When Ashurnasirpal died in 859 b.c.e., his body was laid to rest in a gigantic sarcophagus made from a single block of diorite weighing 18 tons, at the old capital of Ashur, the source of the Assyrian royal tradition. His inscribed memorial stela was placed in the row with those of his predecessors.

Significance

Numerous portraits of the king came from the sculptured rooms. Sections of this bas-relief have been excavated and sent to many parts of the world, making Ashurnasirpal’s face the best known of all Assyrian kings’. A variety of quasihuman, quasidivine creatures are shown accompanying the king in the performance of ritual duties. The inner core of the ceremonial midsection of the palace was the setting for a peculiar mix of propagandistically displayed belligerence, formally arranged processionals, and mysterious rites of purification. The effect was that the farther the king and his advisers penetrated into the inner chambers, the more they perceived the need for exorcism. Fearful things of humans and gods surrounded Ashurnasirpal II. Empire was an awesome matter, even for its creator.

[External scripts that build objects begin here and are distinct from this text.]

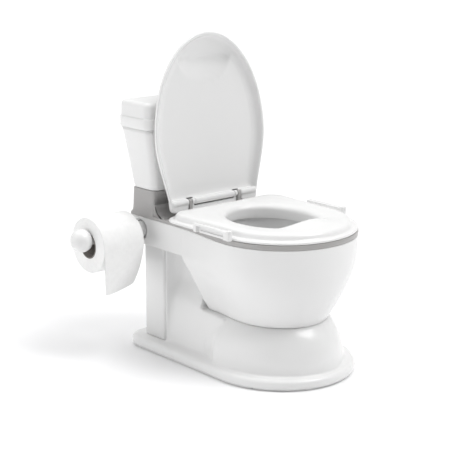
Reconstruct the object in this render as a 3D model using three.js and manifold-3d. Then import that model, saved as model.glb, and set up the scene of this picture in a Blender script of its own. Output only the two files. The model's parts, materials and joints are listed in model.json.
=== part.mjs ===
// Toddler's potty chair shaped like a small toilet: pedestal, bowl, cistern, seat, lid, pot and roll holder.
// Millimetres. +Z is up, the sitter faces -Y, and the paper roll is on the -X side.
// The origin is on the floor, under the middle of the base plate.
import * as THREE from 'three';
import { mergeVertices } from 'three/addons/utils/BufferGeometryUtils.js';
import Module from 'manifold-3d';

const wasm = await Module();
wasm.setup();

// Driving dimensions.
const GAP = 0.3;
const PLINTH = { half: 122, front: -186, centre: -58, rearHalf: 122, waist: 60, rear: 196, corner: 34 };
const PLATE_TOP = 2.5;
const PLATE_INSET = 4;
const PLINTH_TOP = 18;
const PLINTH_ROUND = 6;
const SHELL = 3.5;
const BELL_TOP = 88;
const COLUMN = { half: 98.7, front: 113, rear: 168, top: 179.7 };
const BOWL_CENTRE = -65;
const DECK_HALF = 109;
const DECK_REAR = 192;
const BAND_BOTTOM = 180;
const BAND_TOP = 225.5;
const DECK_TOP = 230;
const RIM_TOP = 233.4;
const NECK = { half: 107, front: 127, rear: 190, top: 272.7 };
const NECK_FILLET = 20;
const TANK_BOTTOM = 273;
const TANK_TOP = 375;
const TANK_LID_LIP = 393;
const TANK_LID_TOP = 419;
const HINGE = { y: 101.5, z: 253 };
const PIN = { radius: 2.6, inner: 20, outer: 87 };
const KNUCKLE = 5;
const POST = { inner: 50, outer: 56 };
const EAR = 5;
const SEAT = { bottom: 233.8, lip: 237.8, top: 249, grip: 248 };
const OPENING = { halfWidth: 66, halfLength: 83, y: -42 };
const LID = { lean: 4, y: 97, z: 238, length: 290, crown: 168, half: 117, depth: 14.5, base: 12, skin: 3 };
const POT = { y: -42, halfWidth: 72, halfLength: 90, floor: 120, flange: 7.5, wall: 2.2 };
const SPINDLE = { y: 164, z: 203.5, radius: 9.5 };
const ROLL = { z: 193.5, radius: 45.5, core: 21.5, bore: 20, left: -215, right: -136 };
const KNOB = { radius: 18.8, centre: 10.5 };
const SHEET = { bottom: 120, thickness: 1, start: 0.72 * Math.PI, drift: 2 };
const SCREW = { head: 3.5, shank: 1.5, pilot: 1.8, sunk: 0.2, length: 11.8 };
const BOLT = { head: 4, shank: 2, hole: 2.3 };
const PAD = { radius: 11, thickness: 1.2, recess: 1.5 };

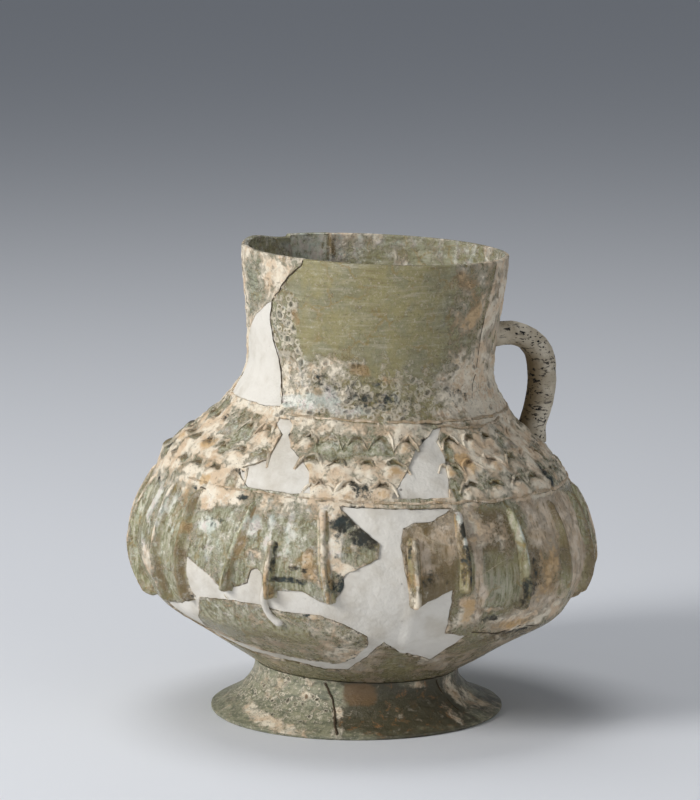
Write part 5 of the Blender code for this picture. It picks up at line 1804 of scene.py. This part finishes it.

He was succeeded by his son Shalmaneser III, grandson Shamshi-Adad V, and great-grandson Adad-nirâri III, who attempted to match the achievements of their distinguished predecessor. At a later date, Sargon II remodeled a section of the great palace for his own use, leaving inscriptional tribute to his ancestor. Esarhaddon rebuilt the ekal masharti and the canal that provided water from the Zab, but was, at his death, in the process of dismantling the Northwest Palace so that he might use the reverse of its wall slabs in the decoration of a palace that he had only begun to construct. Ashurbanipal reconstructed the Ehulhul Temple at Harran, which Ashurnasirpal II had founded, and honored the earlier king’s work. Then began that silence from which his memory was not disinterred until A. H. Layard began excavations at Kalhu on November 9, 1845, and brought to light the remarkable bas-reliefs, the inscriptions, and the monumental buildings of Ashurnasirpal II.

Bibliography

Brinkman, J. A. A Political History of Post-Kassite Babylonia, 1158-722 B.C. Rome: Pontificium Institutum Biblicum, 1968. This standard of historiographic excellence mines all material pertinent to the period, with enormous bibliographic detail in its extensive notes.

Grayson, A. K. From Tiglath-pileser I to Ashur-nasir-apli II. Vol. 2 in Assyrian Royal Inscriptions. Wiesbaden, Germany: Otto Harrassowitz, 1976. A complete reediting in English translation of all source materials is the intention of this series. A consideration of Ashurnasirpal II occupies about half of this volume.

Mallowan, M. E. L. Nimrud and Its Remains. 3 vols. New York: Dodd, Mead, 1966. Sir Max Mallowan reexcavated the principal features of Kalhu between 1949 and 1962. These volumes, the third of which contains maps and plans, detail the history of the site, the previous excavations, and the materials found in the remains of Ashurnasirpal’s Northwest Palace.

Oates, Joan, and David Oates. Nimrud: An Assyrian Imperial City Revealed. London: British School of Archaeology in Iraq, 2001. Written by two of the excavators from the Kalhu site, this volume is copiously illustrated and summarizes the history of Nimrud as revealed by excavations from the 1800’s to the early twenty-first century.

Paley, S. M. King of the World: Ashur-nasir-pal II of Assyria 883-859 B.C. Brooklyn, N.Y.: Brooklyn Museum, 1976. Many museums around the world received examples of the bas-relief slabs from the Northwest Palace. The Brooklyn Museum used the occasion of publishing its own holdings to reconstruct the plan of the palace and identify the original location of all known examples.

Stearns, J. B. Reliefs from the Palace of Ashurnasirpal II. Osnabrück, Germany: Biblio, 1984. Stearns began the effort to identify all surviving examples of Ashurnasirpal palace relief slabs held in museum collections around the world and to classify their types and functions.